Uh-oh. My fault for posting a link to this thread in another thread. I didn’t realize anyone would reanimate it after six years of inactivity.

I’m going to have to start looking at the dates…how does an old thread get revived?

Anyway, I can certainly buy the OCD…among other things that were going on. But I hate to think I just got stoopid. :stuck_out_tongue:

I actually find that this sort of thing hurts my head ever since my Klonopin withdrawal.

But my real astonishment is with people who can actually see things. I would assume they were hallucinations. I can’t imagine seeing things that aren’t there without it being incredibly frightening.

In general, this must be why some people can picture some things (esp. abstract concepts) while others cannot. I had no problem visualizing the wheel as you describe, but there have been other times when, yes, it physically hurts (as you mention) to picture something. It’s like, your brain just doesn’t want to “bend” that way…like a yoga for the brain!
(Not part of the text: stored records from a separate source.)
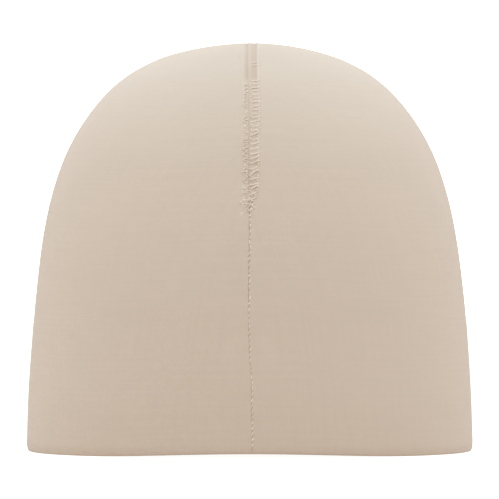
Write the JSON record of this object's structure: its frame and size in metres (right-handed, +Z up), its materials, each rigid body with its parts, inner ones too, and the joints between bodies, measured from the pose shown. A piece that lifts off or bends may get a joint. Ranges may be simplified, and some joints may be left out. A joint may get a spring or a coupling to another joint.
{
  "type": "cotton beanie",
  "caption": "Plain soft beanie of doubled cotton jersey, with a flat-locked seam over the crown and a thin seam line down to a folded hem; open at the bottom.",
  "frame": {"origin": "middle of the hem, on the surface that the hat stands on", "axes": "+Z up through the crown, -Y the front that the picture shows, +X to the right as seen from the front"},
  "size_m": [0.172, 0.191, 0.1571],
  "materials": {
    "jersey": "warm sand cotton jersey, matt",
    "thread": "pale sand sewing thread, matt"
  },
  "bodies": {
    "root": {"panel_left": "jersey", "panel_right": "jersey", "crown_seam": "thread", "crown_seam_inside": "thread", "seam_front": "thread", "seam_back": "thread"}
  },
  "joints": []
}
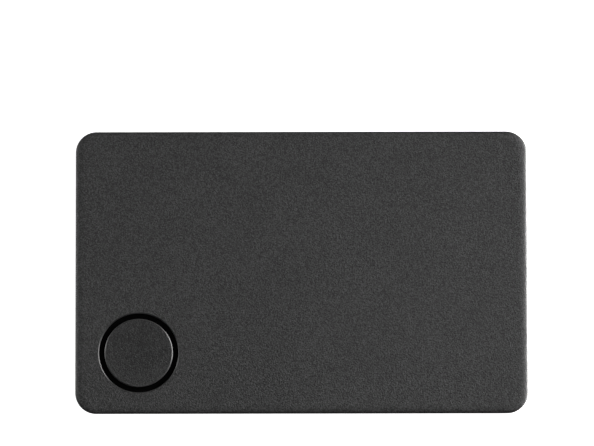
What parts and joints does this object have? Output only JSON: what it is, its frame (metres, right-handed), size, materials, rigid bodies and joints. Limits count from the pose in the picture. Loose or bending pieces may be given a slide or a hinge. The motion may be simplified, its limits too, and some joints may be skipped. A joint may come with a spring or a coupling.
{
  "type": "wallet-card bluetooth tracker",
  "caption": "Thin wallet-card tracker: matte dark slab with rolled edges, round corners and a round push button flush in a ring gap near one corner.",
  "frame": {"origin": "under the card's centre, on the plane that its back rests on", "axes": "+X along the long side, with the button towards -X; +Y along the short side, with the button towards -Y; +Z out of the front face"},
  "size_m": [0.0862, 0.054, 0.0024],
  "materials": {
    "casing": "fine spark-eroded texture, dark grey",
    "back_casing": "fine spark-eroded texture, dark grey",
    "button": "fine spark-eroded texture, dark grey",
    "membrane_rubber": "dull black silicone",
    "sealant": "cured adhesive",
    "frame_plastic": "plain moulded grey",
    "dome_steel": "bright stamped spring steel",
    "clear_film": "thin polyester film",
    "board_laminate": "green solder mask over glass fibre laminate",
    "tape": "thin double-sided tape",
    "chip_resin": "moulded black epoxy",
    "crystal_can": "plated metal lid",
    "antenna_ceramic": "fired white ceramic",
    "part_ceramic": "fired tan ceramic with tinned ends",
    "ferrite": "dark ferrite",
    "sounder_brass": "rolled brass sheet",
    "sounder_ceramic": "silvered ceramic face",
    "lead_copper": "rolled copper foil",
    "pouch_foil": "laminated aluminium foil",
    "tab_nickel": "rolled nickel strip",
    "amber_film": "amber polyimide film",
    "foam": "closed-cell foam"
  },
  "bodies": {
    "case": {"front_shell": "casing", "back_cover": "back_casing", "perimeter_adhesive": "sealant", "mid_frame": "frame_plastic", "button_membrane": "membrane_rubber", "snap_dome": "dome_steel", "dome_sticker": "clear_film", "main_board": "board_laminate", "board_adhesive": "tape", "bluetooth_chip": "chip_resin", "main_crystal": "crystal_can", "clock_crystal": "crystal_can", "chip_antenna": "antenna_ceramic", "antenna_inductors": "part_ceramic", "small_capacitors": "part_ceramic", "small_resistors": "chip_resin", "bulk_capacitor": "chip_resin", "buzzer_driver": "chip_resin", "boost_inductor": "ferrite", "piezo_plate": "sounder_brass", "piezo_ceramic": "sounder_ceramic", "piezo_adhesive": "sealant", "piezo_leads": "lead_copper", "battery_cell": "pouch_foil", "battery_tabs": "tab_nickel", "tab_insulation": "amber_film", "battery_adhesive": "tape", "battery_foam": "foam"},
    "button": {"button_cap": "button", "button_plunger": "membrane_rubber"}
  },
  "joints": [
    {"name": "button_press", "type": "slide", "parent": "case", "child": "button", "axis": [0, 0, -1], "range_m": [0, 0.00015], "stiffness_N_per_m": 1500, "deforming": ["button_membrane", "snap_dome", "dome_sticker"]}
  ]
}
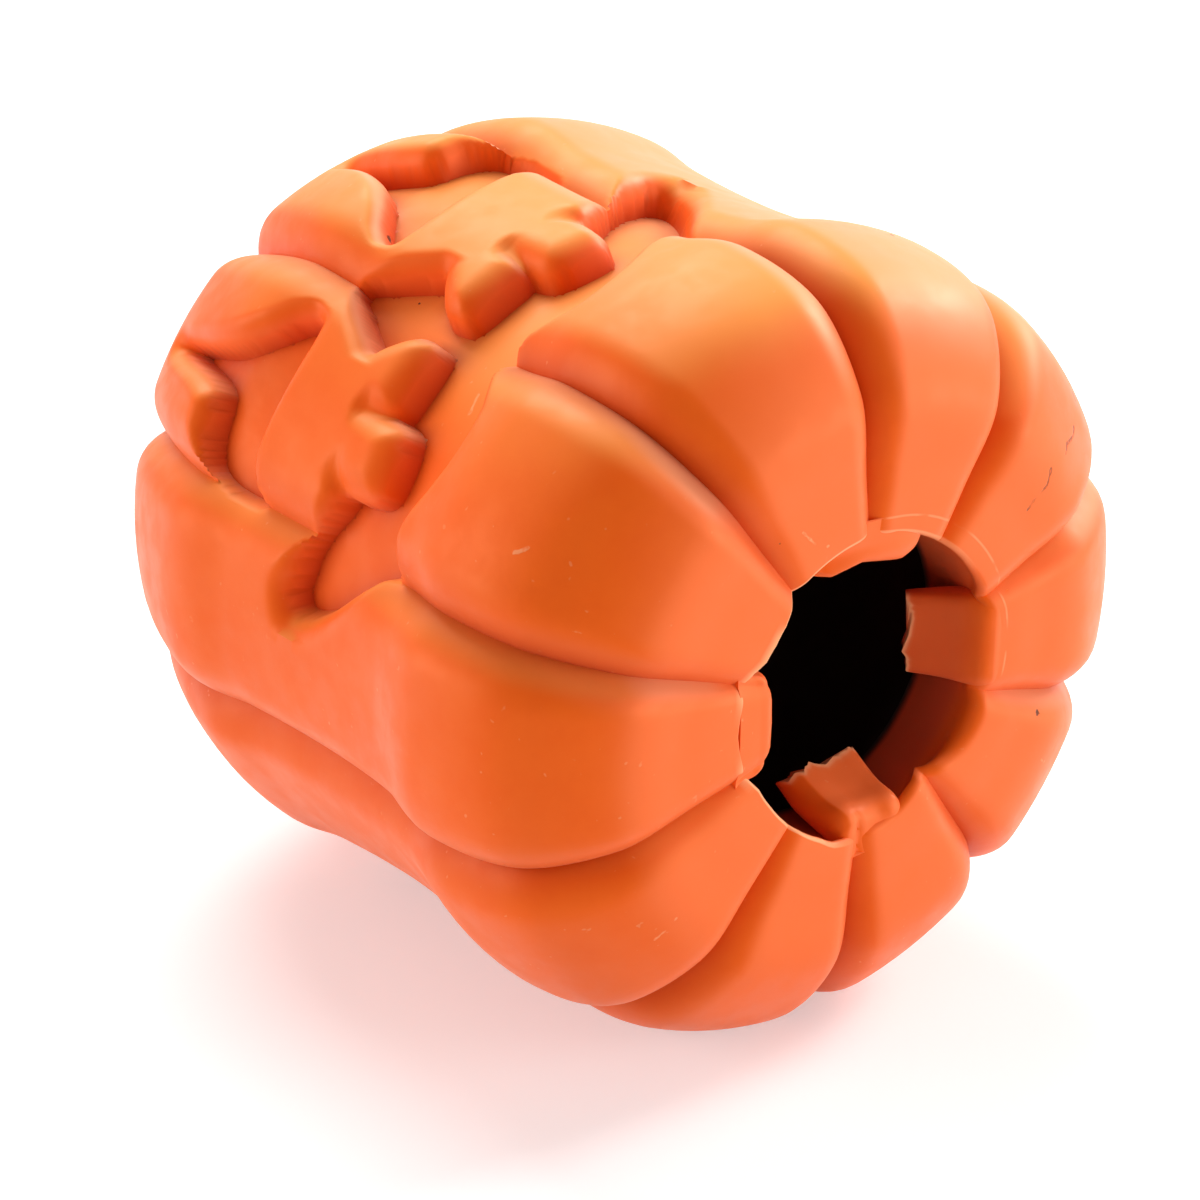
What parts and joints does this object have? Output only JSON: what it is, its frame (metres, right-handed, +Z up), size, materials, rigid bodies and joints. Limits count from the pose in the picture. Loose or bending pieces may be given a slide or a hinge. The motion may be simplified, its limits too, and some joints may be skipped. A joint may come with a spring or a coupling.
{
  "type": "rubber chew toy",
  "caption": "Hollow ribbed rubber chew toy shaped as a carved pumpkin, with flexible tabs across its open end that hold treats in.",
  "frame": {"origin": "middle of the toy's length and width, on the ground that it lies on", "axes": "+Z up from the ground, +Y along the toy's axis from the open end to the stem end, +X to the right as seen from the open end"},
  "size_m": [0.09, 0.0944, 0.0895],
  "materials": {
    "orange_rubber": "matte moulded natural rubber, orange all through"
  },
  "bodies": {
    "shell": {"shell": "orange_rubber"},
    "tab_right": {"tab_right": "orange_rubber"},
    "tab_top": {"tab_top": "orange_rubber"},
    "tab_left": {"tab_left": "orange_rubber"},
    "tab_bottom": {"tab_bottom": "orange_rubber"}
  },
  "joints": [
    {"name": "right_tab_bend", "type": "hinge", "parent": "shell", "child": "tab_right", "pos_m": [0.0166, -0.04366, 0.04474], "axis": [0, 0, 1], "range_deg": [-20, 35], "stiffness_Nm_per_rad": 0.02},
    {"name": "top_tab_bend", "type": "hinge", "parent": "shell", "child": "tab_top", "pos_m": [0, -0.04366, 0.06134], "axis": [-1, 0, 0], "range_deg": [-20, 35], "stiffness_Nm_per_rad": 0.02},
    {"name": "left_tab_bend", "type": "hinge", "parent": "shell", "child": "tab_left", "pos_m": [-0.0166, -0.04366, 0.04474], "axis": [0, 0, -1], "range_deg": [-20, 35], "stiffness_Nm_per_rad": 0.02},
    {"name": "bottom_tab_bend", "type": "hinge", "parent": "shell", "child": "tab_bottom", "pos_m": [0, -0.04366, 0.02814], "axis": [1, 0, 0], "range_deg": [-20, 35], "stiffness_Nm_per_rad": 0.02}
  ]
}
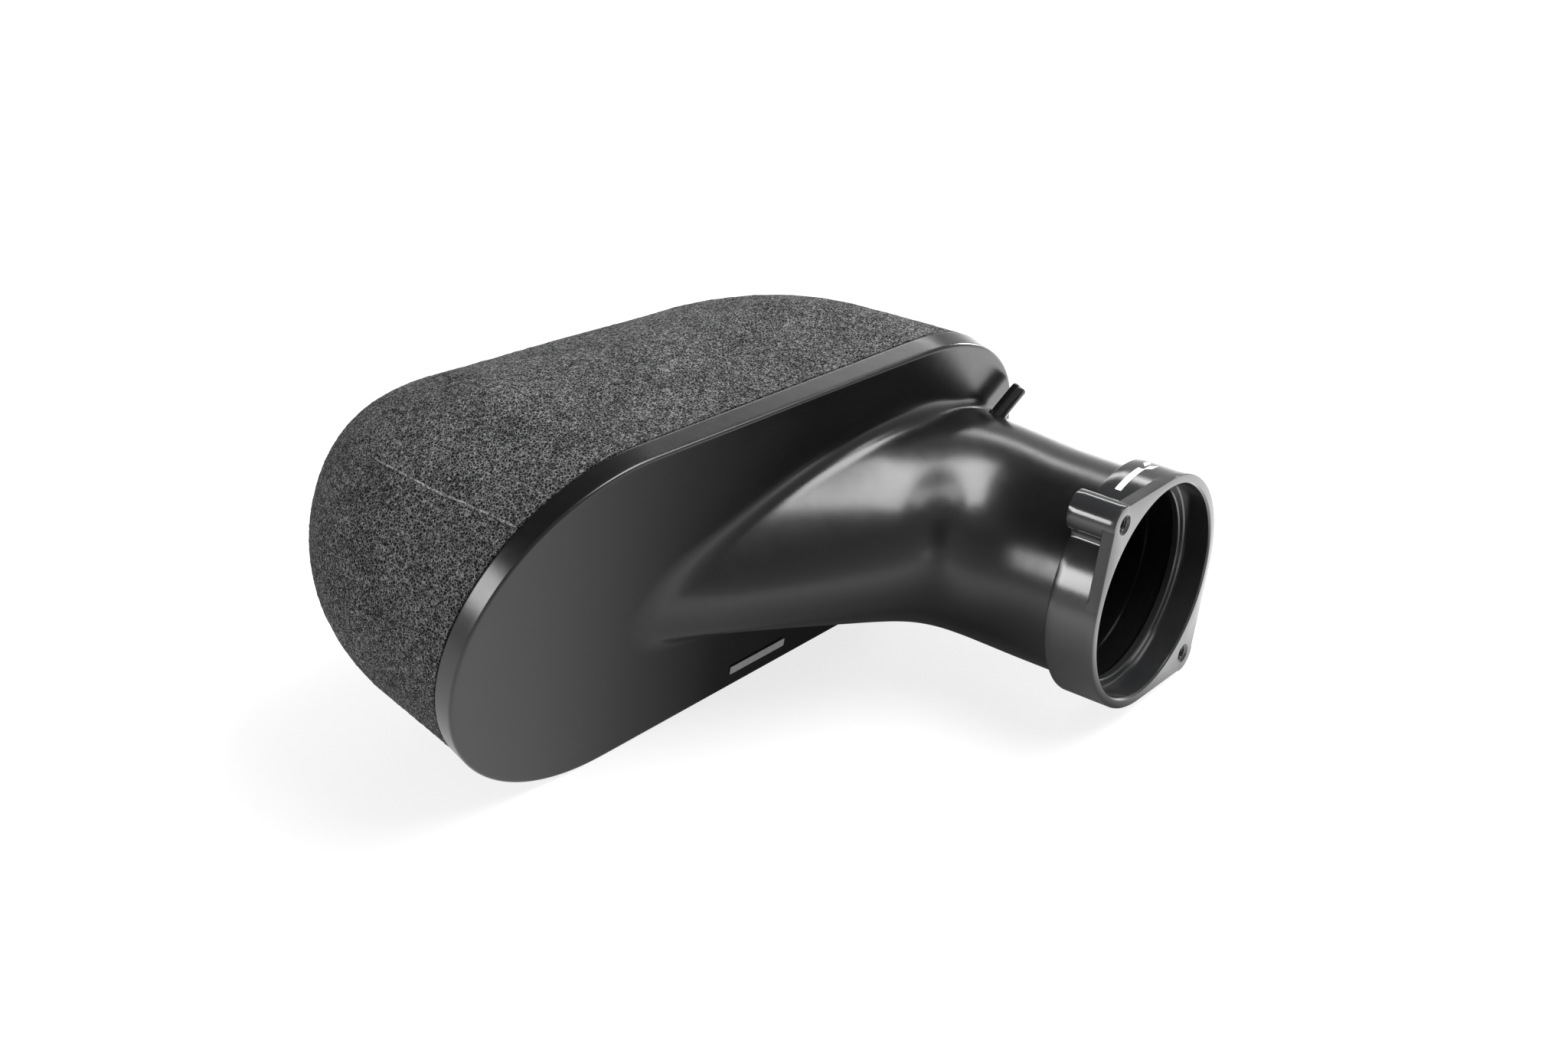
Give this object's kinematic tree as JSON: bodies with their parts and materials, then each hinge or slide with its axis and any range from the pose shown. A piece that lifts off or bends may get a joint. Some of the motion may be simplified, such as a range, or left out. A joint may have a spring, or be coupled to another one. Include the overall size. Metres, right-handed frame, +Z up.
{
  "type": "intake air filter with side-entry duct",
  "caption": "Foam air filter on a moulded side-entry intake duct, ending in a round two-bolt outlet flange with a small breather spigot.",
  "frame": {"origin": "middle of the footprint on the surface the part stands on", "axes": "+Z up, the outlet bore runs along Y and opens towards -Y, the filter's long side runs along X"},
  "size_m": [0.2688, 0.2482, 0.1451],
  "materials": {
    "duct_plastic": "satin moulded black",
    "anodised_flange": "black hard anodised aluminium, turned and milled",
    "bond": "cured adhesive",
    "nipple_plastic": "moulded black",
    "seal_rubber": "matt black rubber",
    "foam_outer": "open-cell foam, dark grey",
    "foam_middle": "medium-cell foam",
    "foam_inner": "fine-cell foam",
    "seam_bond": "thin glue line",
    "label_stock": "blank printed label stock",
    "bead_polyurethane": "cast polyurethane",
    "cage_steel": "bright zinc plated wire"
  },
  "bodies": {
    "root": {"duct_moulding": "duct_plastic", "outlet_flange": "anodised_flange", "flange_bond_ring": "bond", "breather_nipple": "nipple_plastic", "nipple_seal": "seal_rubber", "foam_outer": "foam_outer", "foam_middle": "foam_middle", "foam_inner": "foam_inner", "foam_seam_bond": "seam_bond", "rating_label": "label_stock", "base_bead": "bead_polyurethane", "cage_base_hoop": "cage_steel", "cage_mid_hoop": "cage_steel", "cage_top_hoop": "cage_steel", "cage_rib_1": "cage_steel", "cage_rib_2": "cage_steel", "cage_rib_3": "cage_steel", "cage_rib_4": "cage_steel", "cage_rib_5": "cage_steel", "cage_ridge_wire": "cage_steel"}
  },
  "joints": []
}
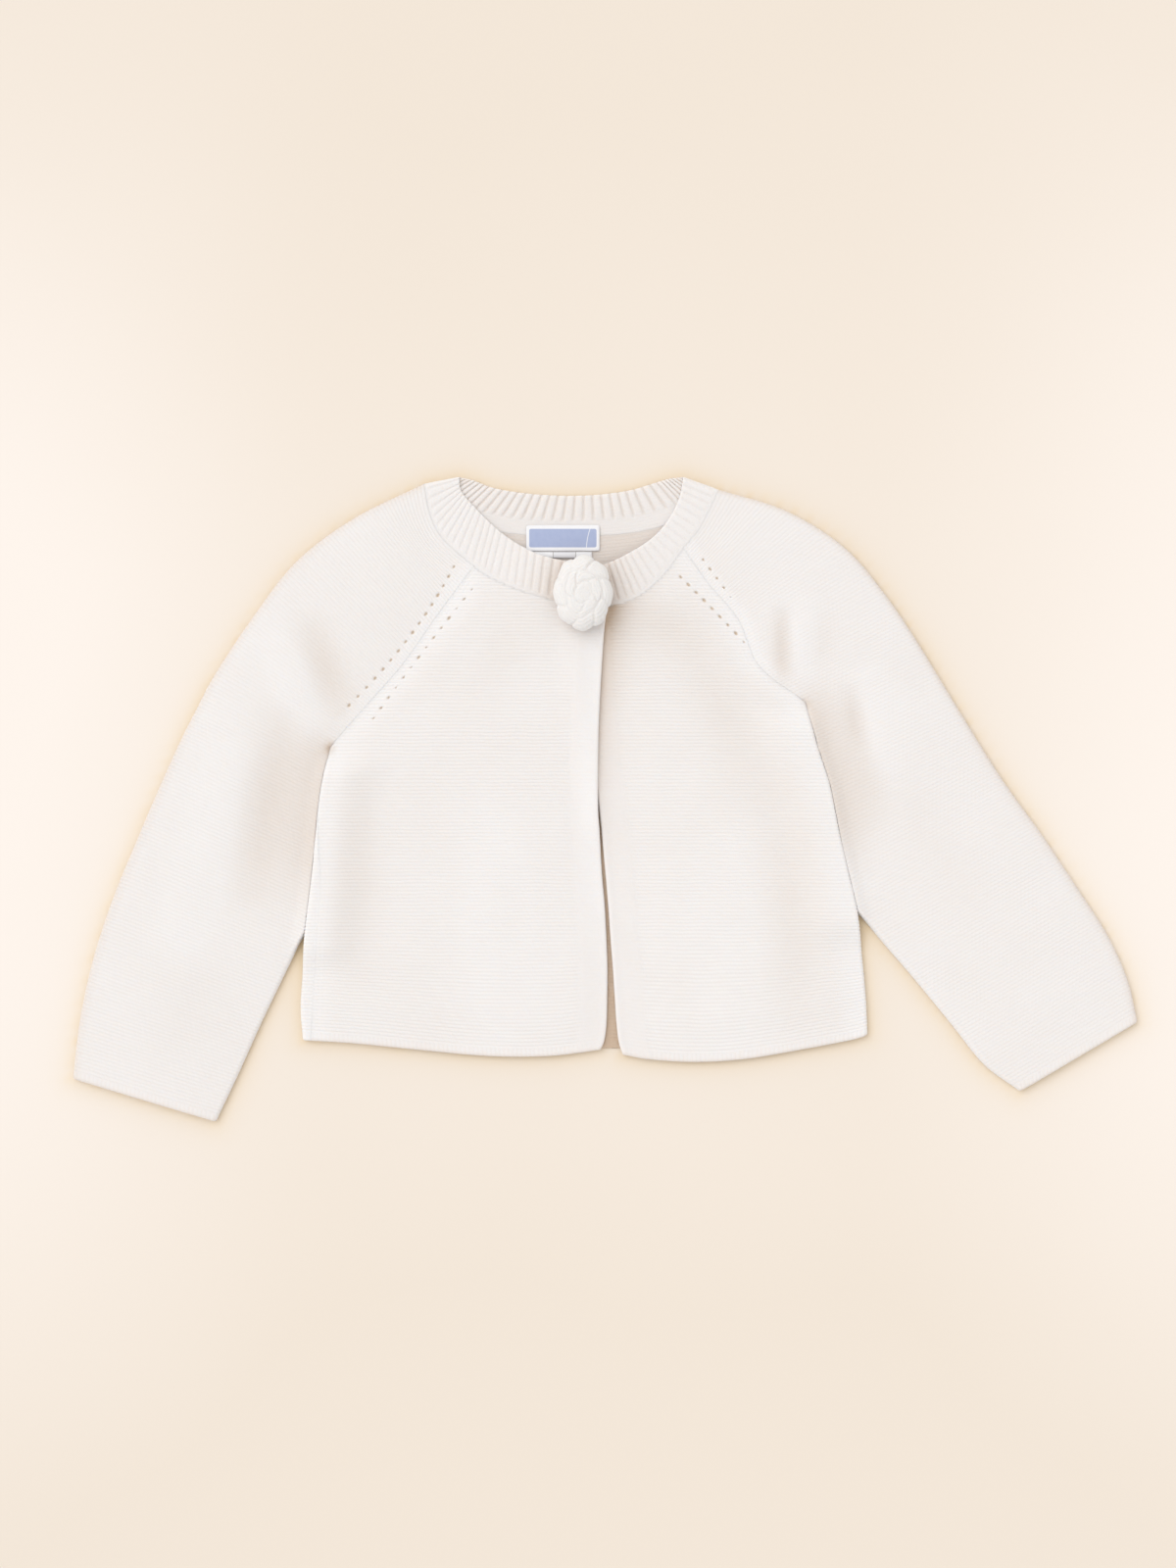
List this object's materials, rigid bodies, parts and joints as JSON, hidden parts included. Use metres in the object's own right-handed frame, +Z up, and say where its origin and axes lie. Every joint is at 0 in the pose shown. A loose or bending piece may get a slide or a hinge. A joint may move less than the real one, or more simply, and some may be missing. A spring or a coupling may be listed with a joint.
{
  "type": "baby raglan cardigan, laid flat",
  "caption": "Baby's knitted raglan cardigan laid flat, with a ribbed neckband, a crochet flower button and an open front",
  "frame": {"origin": "the middle of the garment's outline on the surface that it lies on", "axes": "+Z up from the surface, +Y towards the neck, +X towards the wearer's left sleeve"},
  "size_m": [0.564, 0.3416, 0.0247],
  "materials": {
    "knit": "off-white wool in fine purl ridges, matt with a short fuzz",
    "rib": "off-white one by one rib, matt",
    "crochet": "white crochet yarn, matt with a short fuzz",
    "woven_label": "woven satin label, pale blue field with a white border, no words",
    "satin_tab": "white satin tape, no words"
  },
  "bodies": {
    "root": {"back": "knit", "front_right": "knit", "front_left": "knit", "sleeve_right": "knit", "sleeve_left": "knit", "neckband": "rib", "flower_button": "crochet", "neck_label": "woven_label", "size_tab": "satin_tab"}
  },
  "joints": []
}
Excalibre and I have the same brain blueprint, I think because that’s exactly how I work. All this stuff about “When someone asks you where your stapler is, don’t you visualize your desk?” No. I know where my stapler is, or at least the last place I put it in the same way that you know that 2+2 equals 4. It just is. When I visualize a water wheel, I see a indistinct wheel. The number of spokes is indeterminate and if forced to come to a concrete decision about them, I’d probably settle on the last number I came across. Any pictures or movies in my head are pretty much incidental to my actual thought processes. (I don’t see words on a page either. I don’t really think of any senses being used when I think. Stuff just happens.)

I meant to post this but I was at work and pressed for time. Your post about being obsessed with the lines and not being able to not think about it reminded me of a WEIRD experience I can barely describe.

When I was a kid I had a FAVORITE breakfast that I could only eat at Grandma’s during the summer because it was too unhealthy for my mom and stepdad to get: Eggo cinnamon waffles in little waffle shapes, with butter and this super thick syrup called Al Aga.

Anyways one morning when I was maybe 12, I thought that there is corn in the waffles, and for some reason I thought that the corn must be black dead corn. For some reason I KNEW that was nonsense, but for an entire day I kept thinking about rotten black corn, and it made me physically sick to my stomach to think about. I didn’t eat my waffles for a few days until the thought of black corn got out of my head. :dubious:

It’s very hard in text to describe the experience, to be conscious of having a neurotic thought but have it effect your behavior for a few days, and suddenly vanish.

It’s really weird the way the mind can take a funny turn and then come back…hopefully.
One time I was riding with my mother on the backroads going into town, just watching the road. And suddenly I went mad. Stark, staring mad. The road turned to dipping lava, (not dripping, dipping) the trees alongside made no sense, and I felt like I was suspended. And then I snapped back. And I thought, “I just went mad for a few seconds.” It’s made me sort of understand the "can’t find my land legs (sea legs?) feeling of mental illness.

Thank you dude. This exercise really helped me over come my mind block of not being able to visualize moving things. Immediately After this one exercise ,I was able to visualize any moving object in my mind. Thanks a lot

Just out of curiosity, I tried doing SenorBeef’s exercise again before I read the rest of the thread and my ability to visualize hasn’t changed. Visualizing a waterwheel turning, stopping and then turning in the opposite direction is just foreign to me. I can do it but it’s work and doesn’t feel particularly useful.